Angela Gunter, dean of liberal arts at Daviess County High School in Kentucky, echoes Skillen’s experience, noting that she assigned a shorter excerpt of Beowulf than she had in the past to make more time for reading nonfiction. As Gunter notes, her decision was motivated by the CC but also by the fact that her students “just were not that interested in `Beowulf.’”

It’s worth noting that there’s nothing sacred about literary texts. No one is necessarily a better person for having read every word of Beowulf; every production of Shakespeare edits and cuts words, lines, scenes.

What is perhaps sacred is developing our students’ reading comprehension skills with diverse complex texts, both informational and literary. It’s essential not just so that they can demonstrate those skills on standardized tests, but so that they can unlock all of the important themes and moral lessons we want them to wrestle with as part of their intellectual, emotional, and social development.

In our next response to this important discussion, we will return to the issue of time and support, however, to think through the ways in which the CCSS should and perhaps isn’t yet fulfilling its potential to reinvigorate the teaching of literature in a way that ensures the study of literature is not diminished but also helps students find ways to be interested in texts like Beowulf.

Thursday, May 28, 2015

Using A Raisin in the Sun to help students think about Ferguson, Baltimore

Can Lorraine Hansberry’s A Raisin in the Sun help us think about the recent, much-publicized events in Ferguson and Baltimore?

Yes, according to Richard Rothstein, a research associate of the Economic Policy Institute and senior fellow of the Chief Justice Earl Warren Institute on Law and Social Policy at the University of California (Berkeley) School of Law, in his report, “The Making of Ferguson: Public Policies at the Root of its Troubles.”

For language arts teachers who are (and of course should be) always seeking new ways to help our students see as relevant and therefore read and care about the literary texts we teach, this report is a great entryway into Raisin. The second volume in our Using Informational Text to Teach Literature series, which focuses on Raisin, is currently in production, but we wanted to call attention to this recent and very timely interview and policy report in the meantime.

Rothstein was recently featured on National Public Radio’s Fresh Air, discussing his report (clips of this interview would also make a terrific teaching media text for students to study). In a nutshell, his argument is that ghettos (and he is deliberate in using this language, insisting that we not “sanitize” the ugly words that describe the ugly realities of our past) were “legislated into existence” by “racially purposeful policy that was pursued at all levels of government.”

He discusses several aspects of the larger issue of housing segregation at work in Raisin: redlining, blockbusting, unethical real estate practices, racially restrictive covenants. And he outlines the consequences of these government-created or government-endorsed practices: a pernicious wealth gap between white and black families, a loss of opportunities for employment, the loss of hope, and the ensuing “misbehavior” of young people.
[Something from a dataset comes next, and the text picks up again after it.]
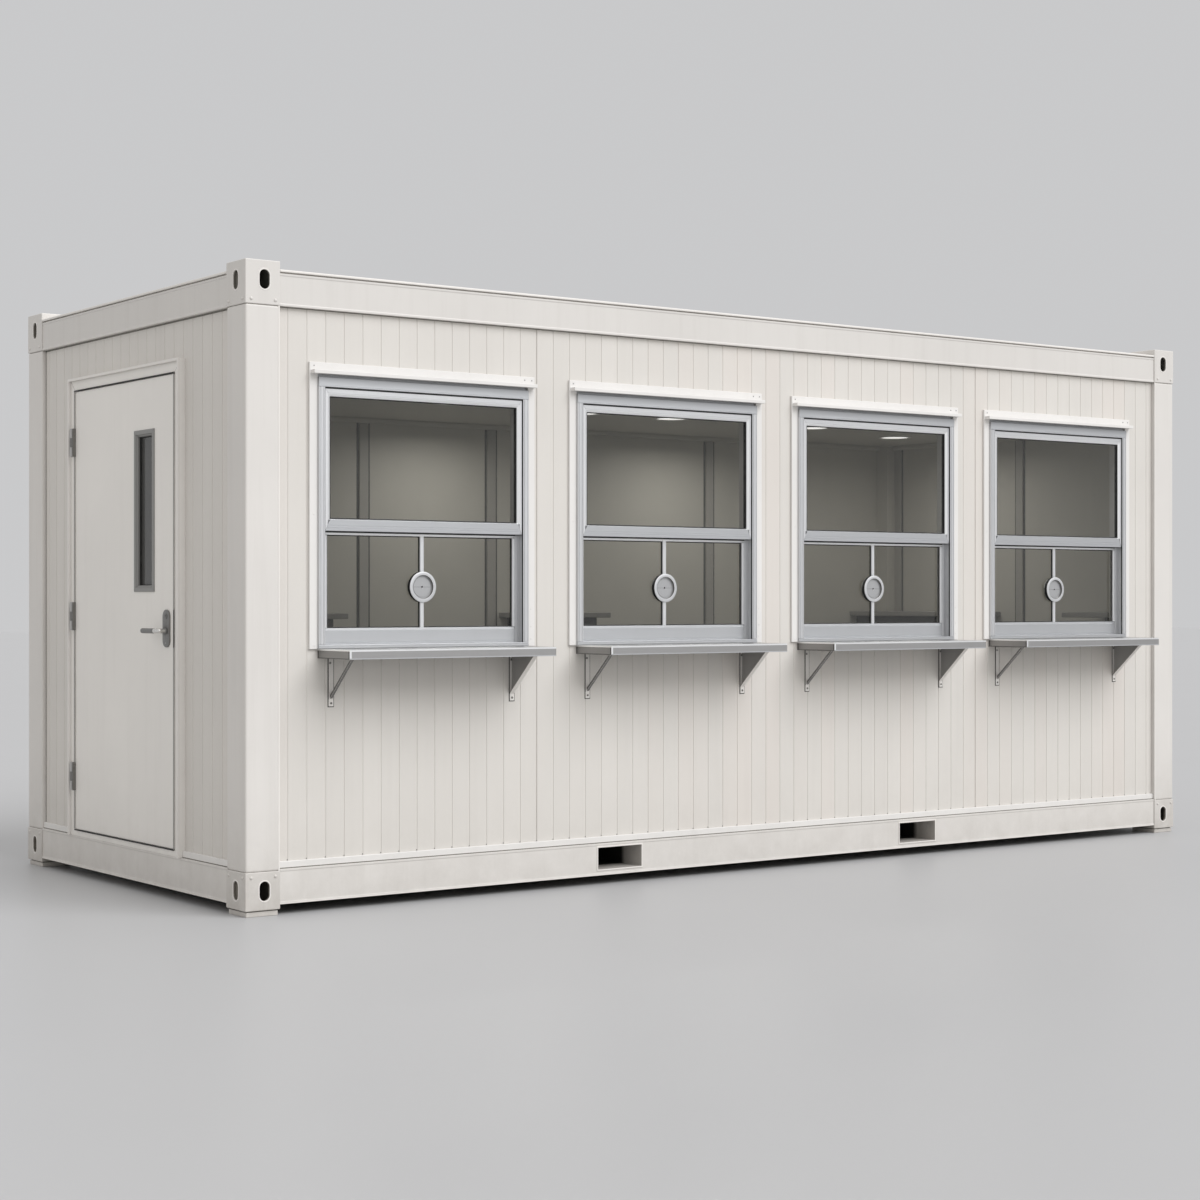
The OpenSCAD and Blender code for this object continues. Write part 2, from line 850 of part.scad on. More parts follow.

As Rothstein makes clear, this “misbehavior” is nothing new; young people without hope make trouble, police respond with hostility, and a vicious cycle is created. In 1967, there were 100 uprisings over police actions.
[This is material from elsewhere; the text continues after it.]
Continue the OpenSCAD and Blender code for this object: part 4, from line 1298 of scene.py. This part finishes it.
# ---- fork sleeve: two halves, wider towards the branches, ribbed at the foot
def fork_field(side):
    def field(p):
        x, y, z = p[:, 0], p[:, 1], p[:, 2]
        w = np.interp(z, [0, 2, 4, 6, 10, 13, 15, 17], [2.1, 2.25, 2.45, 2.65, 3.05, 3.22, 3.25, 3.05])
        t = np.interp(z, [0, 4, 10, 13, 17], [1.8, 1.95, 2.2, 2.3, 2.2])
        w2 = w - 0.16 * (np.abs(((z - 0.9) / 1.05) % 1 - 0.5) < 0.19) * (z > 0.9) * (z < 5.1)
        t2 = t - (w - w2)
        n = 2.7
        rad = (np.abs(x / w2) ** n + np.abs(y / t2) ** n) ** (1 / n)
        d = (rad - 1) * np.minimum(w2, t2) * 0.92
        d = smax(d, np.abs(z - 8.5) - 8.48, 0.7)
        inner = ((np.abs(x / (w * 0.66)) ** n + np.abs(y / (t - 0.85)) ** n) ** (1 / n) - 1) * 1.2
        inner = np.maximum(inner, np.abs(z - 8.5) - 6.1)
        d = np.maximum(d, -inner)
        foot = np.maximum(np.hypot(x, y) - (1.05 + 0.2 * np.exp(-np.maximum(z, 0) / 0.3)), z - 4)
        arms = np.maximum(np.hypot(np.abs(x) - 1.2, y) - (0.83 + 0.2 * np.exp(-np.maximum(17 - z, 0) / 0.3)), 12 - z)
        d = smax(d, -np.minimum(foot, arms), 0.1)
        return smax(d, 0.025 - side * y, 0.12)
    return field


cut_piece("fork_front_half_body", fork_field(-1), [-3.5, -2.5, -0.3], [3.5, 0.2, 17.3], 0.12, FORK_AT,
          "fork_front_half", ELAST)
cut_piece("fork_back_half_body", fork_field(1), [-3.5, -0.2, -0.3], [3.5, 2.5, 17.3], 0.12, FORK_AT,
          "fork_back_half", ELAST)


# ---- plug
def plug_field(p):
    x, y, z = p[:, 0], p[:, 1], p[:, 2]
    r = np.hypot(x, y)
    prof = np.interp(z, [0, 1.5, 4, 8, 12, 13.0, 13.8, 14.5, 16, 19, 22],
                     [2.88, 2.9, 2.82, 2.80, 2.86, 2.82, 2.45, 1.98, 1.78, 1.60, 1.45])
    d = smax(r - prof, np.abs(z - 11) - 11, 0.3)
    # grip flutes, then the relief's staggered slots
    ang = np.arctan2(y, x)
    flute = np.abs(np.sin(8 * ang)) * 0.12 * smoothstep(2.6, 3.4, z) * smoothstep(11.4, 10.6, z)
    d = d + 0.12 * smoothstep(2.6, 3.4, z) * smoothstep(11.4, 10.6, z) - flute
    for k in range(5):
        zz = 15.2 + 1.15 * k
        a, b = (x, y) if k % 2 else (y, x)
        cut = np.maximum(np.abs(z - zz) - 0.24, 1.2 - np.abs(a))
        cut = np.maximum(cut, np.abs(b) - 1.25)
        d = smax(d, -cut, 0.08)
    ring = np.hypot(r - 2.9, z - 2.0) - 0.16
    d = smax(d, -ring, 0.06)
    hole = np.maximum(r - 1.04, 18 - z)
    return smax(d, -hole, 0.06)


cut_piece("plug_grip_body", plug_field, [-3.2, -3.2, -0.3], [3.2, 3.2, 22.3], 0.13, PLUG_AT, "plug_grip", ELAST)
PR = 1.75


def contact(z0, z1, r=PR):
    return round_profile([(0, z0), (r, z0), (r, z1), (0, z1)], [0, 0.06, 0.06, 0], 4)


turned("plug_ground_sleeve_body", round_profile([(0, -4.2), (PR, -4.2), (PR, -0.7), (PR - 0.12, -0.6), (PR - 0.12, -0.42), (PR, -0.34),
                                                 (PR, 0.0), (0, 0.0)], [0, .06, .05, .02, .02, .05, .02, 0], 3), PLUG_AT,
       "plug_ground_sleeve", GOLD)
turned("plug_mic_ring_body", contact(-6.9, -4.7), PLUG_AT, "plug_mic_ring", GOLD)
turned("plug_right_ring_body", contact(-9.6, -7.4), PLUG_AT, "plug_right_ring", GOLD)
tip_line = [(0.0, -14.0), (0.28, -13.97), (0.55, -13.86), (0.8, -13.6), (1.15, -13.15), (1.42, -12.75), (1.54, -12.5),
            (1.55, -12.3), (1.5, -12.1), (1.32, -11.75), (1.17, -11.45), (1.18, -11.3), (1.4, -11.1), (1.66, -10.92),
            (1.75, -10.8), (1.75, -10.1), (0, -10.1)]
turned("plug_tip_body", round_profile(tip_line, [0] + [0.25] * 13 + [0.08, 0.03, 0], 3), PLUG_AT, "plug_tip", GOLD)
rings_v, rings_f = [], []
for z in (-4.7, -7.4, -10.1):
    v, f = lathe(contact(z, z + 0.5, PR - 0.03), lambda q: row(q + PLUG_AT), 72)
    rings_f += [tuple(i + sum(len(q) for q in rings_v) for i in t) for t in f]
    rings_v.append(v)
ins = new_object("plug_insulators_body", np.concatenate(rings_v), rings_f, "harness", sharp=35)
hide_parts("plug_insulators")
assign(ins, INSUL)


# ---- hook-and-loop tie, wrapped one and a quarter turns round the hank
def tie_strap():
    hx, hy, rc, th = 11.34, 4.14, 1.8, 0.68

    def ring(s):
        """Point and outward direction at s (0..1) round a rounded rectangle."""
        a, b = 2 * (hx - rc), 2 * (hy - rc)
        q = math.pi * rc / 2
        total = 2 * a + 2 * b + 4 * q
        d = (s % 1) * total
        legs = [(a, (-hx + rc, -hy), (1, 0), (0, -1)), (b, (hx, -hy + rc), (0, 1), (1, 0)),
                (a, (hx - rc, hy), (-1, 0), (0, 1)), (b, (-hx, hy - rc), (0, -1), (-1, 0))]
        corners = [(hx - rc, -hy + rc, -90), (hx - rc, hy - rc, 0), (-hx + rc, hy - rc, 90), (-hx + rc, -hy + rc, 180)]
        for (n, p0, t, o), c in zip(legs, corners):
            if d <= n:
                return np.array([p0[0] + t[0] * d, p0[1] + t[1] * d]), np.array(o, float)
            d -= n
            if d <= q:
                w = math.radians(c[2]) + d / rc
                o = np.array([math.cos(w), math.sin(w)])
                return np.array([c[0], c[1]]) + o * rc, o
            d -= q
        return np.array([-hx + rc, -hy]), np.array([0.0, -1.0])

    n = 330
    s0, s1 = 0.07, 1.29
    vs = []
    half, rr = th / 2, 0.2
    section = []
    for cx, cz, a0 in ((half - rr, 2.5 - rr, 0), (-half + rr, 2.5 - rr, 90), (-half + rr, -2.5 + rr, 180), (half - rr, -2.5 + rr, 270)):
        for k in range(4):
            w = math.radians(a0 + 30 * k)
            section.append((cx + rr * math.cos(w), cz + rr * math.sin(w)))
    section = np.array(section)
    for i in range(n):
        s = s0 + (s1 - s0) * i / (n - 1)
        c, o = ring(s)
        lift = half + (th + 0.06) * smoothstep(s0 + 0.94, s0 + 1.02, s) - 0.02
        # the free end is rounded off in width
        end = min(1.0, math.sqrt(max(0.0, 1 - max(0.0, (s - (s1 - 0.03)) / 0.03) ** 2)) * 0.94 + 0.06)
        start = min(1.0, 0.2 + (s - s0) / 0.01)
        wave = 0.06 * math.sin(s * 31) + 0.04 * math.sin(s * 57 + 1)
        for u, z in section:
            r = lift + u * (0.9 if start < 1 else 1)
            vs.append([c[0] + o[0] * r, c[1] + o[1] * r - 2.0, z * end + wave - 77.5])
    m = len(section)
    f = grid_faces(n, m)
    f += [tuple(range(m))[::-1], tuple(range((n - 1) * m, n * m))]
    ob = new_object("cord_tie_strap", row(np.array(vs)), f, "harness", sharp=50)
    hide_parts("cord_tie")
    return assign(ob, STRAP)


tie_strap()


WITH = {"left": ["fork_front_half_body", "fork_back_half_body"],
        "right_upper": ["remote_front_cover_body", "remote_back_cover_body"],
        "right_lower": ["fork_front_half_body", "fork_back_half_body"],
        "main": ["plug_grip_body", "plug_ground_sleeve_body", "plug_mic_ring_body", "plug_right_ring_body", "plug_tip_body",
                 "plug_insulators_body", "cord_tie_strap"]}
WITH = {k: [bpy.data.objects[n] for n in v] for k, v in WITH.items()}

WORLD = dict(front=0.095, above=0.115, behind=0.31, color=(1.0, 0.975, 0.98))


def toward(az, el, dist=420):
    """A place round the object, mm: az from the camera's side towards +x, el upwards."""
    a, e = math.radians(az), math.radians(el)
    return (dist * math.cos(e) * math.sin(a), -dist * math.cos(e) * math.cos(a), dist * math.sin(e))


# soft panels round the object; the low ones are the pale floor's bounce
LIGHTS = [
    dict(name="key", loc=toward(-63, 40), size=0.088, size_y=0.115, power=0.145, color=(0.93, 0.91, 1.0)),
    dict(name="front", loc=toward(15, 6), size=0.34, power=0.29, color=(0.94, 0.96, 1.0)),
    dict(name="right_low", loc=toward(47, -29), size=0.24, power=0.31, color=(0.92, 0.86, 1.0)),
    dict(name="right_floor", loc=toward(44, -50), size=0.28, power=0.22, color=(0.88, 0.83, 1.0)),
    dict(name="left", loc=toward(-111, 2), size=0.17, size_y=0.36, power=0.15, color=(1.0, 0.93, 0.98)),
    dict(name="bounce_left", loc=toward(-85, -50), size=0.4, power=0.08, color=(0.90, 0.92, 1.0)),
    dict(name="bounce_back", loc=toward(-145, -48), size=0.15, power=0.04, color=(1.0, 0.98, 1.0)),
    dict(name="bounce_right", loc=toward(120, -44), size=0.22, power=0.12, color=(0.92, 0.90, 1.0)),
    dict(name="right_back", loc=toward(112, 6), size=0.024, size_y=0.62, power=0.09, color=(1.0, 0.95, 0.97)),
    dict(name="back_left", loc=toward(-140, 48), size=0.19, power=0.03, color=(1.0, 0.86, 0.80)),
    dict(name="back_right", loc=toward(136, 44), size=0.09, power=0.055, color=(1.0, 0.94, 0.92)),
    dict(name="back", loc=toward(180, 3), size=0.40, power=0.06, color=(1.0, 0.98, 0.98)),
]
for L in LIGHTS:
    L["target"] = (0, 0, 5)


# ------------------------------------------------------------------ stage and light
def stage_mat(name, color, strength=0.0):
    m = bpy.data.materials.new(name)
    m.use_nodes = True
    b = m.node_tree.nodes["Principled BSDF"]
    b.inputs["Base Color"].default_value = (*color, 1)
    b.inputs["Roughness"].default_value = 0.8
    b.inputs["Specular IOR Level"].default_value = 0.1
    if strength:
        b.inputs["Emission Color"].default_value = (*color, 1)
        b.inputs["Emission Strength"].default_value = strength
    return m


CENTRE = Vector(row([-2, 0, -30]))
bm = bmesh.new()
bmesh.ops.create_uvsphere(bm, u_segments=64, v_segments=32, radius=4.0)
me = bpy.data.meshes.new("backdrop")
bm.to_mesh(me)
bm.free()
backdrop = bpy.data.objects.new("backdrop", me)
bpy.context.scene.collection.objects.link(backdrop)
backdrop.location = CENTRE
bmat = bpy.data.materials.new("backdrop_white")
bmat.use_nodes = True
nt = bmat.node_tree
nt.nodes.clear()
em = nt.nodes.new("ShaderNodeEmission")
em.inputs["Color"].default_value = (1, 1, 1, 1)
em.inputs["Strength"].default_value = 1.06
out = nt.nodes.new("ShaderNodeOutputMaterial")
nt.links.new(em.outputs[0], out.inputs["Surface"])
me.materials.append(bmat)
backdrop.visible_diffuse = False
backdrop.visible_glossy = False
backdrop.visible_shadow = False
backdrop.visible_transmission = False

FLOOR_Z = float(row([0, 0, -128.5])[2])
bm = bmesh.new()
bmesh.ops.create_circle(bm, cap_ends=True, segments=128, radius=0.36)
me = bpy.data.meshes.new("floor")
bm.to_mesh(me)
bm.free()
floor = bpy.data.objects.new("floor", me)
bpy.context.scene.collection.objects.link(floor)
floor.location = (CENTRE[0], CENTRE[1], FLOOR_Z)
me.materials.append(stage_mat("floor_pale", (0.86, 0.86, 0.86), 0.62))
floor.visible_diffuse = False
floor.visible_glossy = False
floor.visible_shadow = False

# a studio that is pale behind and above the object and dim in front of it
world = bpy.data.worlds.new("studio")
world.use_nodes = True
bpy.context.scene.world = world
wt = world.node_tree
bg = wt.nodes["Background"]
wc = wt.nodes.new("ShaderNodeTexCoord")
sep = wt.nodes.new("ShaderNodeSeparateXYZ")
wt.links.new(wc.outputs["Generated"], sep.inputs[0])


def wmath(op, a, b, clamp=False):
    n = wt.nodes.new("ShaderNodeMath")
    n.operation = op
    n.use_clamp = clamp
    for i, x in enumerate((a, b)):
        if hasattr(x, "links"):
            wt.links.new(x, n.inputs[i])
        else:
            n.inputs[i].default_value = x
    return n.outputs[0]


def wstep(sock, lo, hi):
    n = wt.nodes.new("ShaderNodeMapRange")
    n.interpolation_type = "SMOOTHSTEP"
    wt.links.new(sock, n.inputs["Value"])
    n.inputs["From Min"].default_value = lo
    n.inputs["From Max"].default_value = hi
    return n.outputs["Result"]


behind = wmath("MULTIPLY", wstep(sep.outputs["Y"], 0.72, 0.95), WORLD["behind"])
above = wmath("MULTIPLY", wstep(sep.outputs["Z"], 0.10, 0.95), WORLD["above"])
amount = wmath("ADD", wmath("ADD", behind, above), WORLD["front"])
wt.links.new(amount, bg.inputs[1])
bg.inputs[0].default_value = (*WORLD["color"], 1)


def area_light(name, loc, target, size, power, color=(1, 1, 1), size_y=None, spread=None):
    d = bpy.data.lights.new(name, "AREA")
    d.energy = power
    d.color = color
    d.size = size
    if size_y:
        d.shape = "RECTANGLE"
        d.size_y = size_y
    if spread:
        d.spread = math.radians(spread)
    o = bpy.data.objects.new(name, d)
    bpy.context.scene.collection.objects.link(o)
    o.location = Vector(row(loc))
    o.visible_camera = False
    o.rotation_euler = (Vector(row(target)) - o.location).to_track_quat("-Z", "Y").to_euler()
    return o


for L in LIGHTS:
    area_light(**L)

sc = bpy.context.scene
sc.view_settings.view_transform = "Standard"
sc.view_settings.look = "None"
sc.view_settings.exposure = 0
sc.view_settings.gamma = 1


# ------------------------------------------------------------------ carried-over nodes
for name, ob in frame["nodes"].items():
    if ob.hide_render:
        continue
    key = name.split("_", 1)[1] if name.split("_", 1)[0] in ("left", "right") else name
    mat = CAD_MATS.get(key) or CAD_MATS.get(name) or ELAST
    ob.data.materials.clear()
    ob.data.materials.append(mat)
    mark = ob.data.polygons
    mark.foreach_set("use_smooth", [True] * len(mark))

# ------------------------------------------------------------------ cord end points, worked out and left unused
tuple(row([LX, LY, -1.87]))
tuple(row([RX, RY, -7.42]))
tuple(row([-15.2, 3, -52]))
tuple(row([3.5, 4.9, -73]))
Rothstein’s point is that, as we think about the unrest in Ferguson and Baltimore, we need to understand the underlying causes. Until we confront our history, we can’t move forward or solve these issues.

Surely, teaching Hansberry’s A Raisin in the Sun is part of confronting that history.

But students need to understand just how difficult it would have been for the Youngers to buy a home in Clybourne Park and what was at stake in their move. A short and readable excerpt from Rothstein’s report (we suggest a piece from “How Ferguson Became Ferguson”) would begin to unpack that broader context for students.

Use this fascinating, timely, and relevant informational text along with a media clip from Rothstein on Fresh Air, and students will be more than meeting the Common Core State Standards for informational and complex text, all the while reading and thinking about why Hansberry’s 1959 play remains relevant and important to all of us in the United States today.

Wednesday, May 20, 2015

Vocabulary instruction needs to be authentic

Vocabulary instruction is both super challenging and super important and is receiving more and more attention as a result of the Common Core (see for example, the recent “Under Common Core, Students Learn Words by Learning about the World” in Education Week). Because complex informational texts often include masses of unfamiliar domain-specific vocabulary, working with this kind of text in the language arts classroom highlights both the challenges and the importance of careful, regular, and engaging vocabulary instruction.

How can we introduce complex informational text into our classrooms without overwhelming our students with extensive unfamiliar and intimidating vocabulary?

For example, when Audrey was working with Loving v. Virginia in a class studying the Supreme Court decision in relation to the issue of interracial love and marriage in To Kill a Mockingbird (specifically, Dolphus Raymond), the students faced any number of vocabulary hurdles: statute, appellant, indictment, constitutional, due process, and statutory scheme, to name just a few.

If we don’t solve the vocabulary hurdle before getting into this text, reading the Loving case will be impossible; students will turn off and the connections with Mockingbird will remain inaccessible.

But a list of words and access to a dictionary is not the answer! Nor is the practice of copying and recopying new words. It’s using the words, over and over, in the kind of “massive practice” that James Moffett extols or what the National Reading Panel calls “systematic repetition.”

In a recent article in Educational Leadership, Doug Fisher and Nancy Frey address the importance of “rigorous, engaging vocabulary instruction … [which] is especially important for culturally diverse students, who frequently find it challenging to master the academic language needed for school success.” Fisher and Frey emphasize the importance of “authentic use of content vocabulary.”

What is “authentic use”?

It’s when students (and teachers, but mostly students) use the new words over and over again in their own ways. The practice takes time and involves many mistakes and many misuses of the new words along the way. Teachers are there to nudge and correct and reshape students’ language use through a mix of vocabulary-in-context instruction and direct instruction. We need to offer lively and engaging collaborative work in vocabulary skits; context-clue questions that treat students like word detectives; and authentic, open-ended vocabulary questions that require students to own the new words.

Through “authentic use,” we produce learners who have gained new words in their lexicon as well as confidence about their own decoding and word acquisition skills.

This time and effort over vocabulary will pay dividends in our classrooms when we turn to our informational text(s) and in our students’ lives as they meet the challenges of new vocabulary in and outside of the language arts classroom.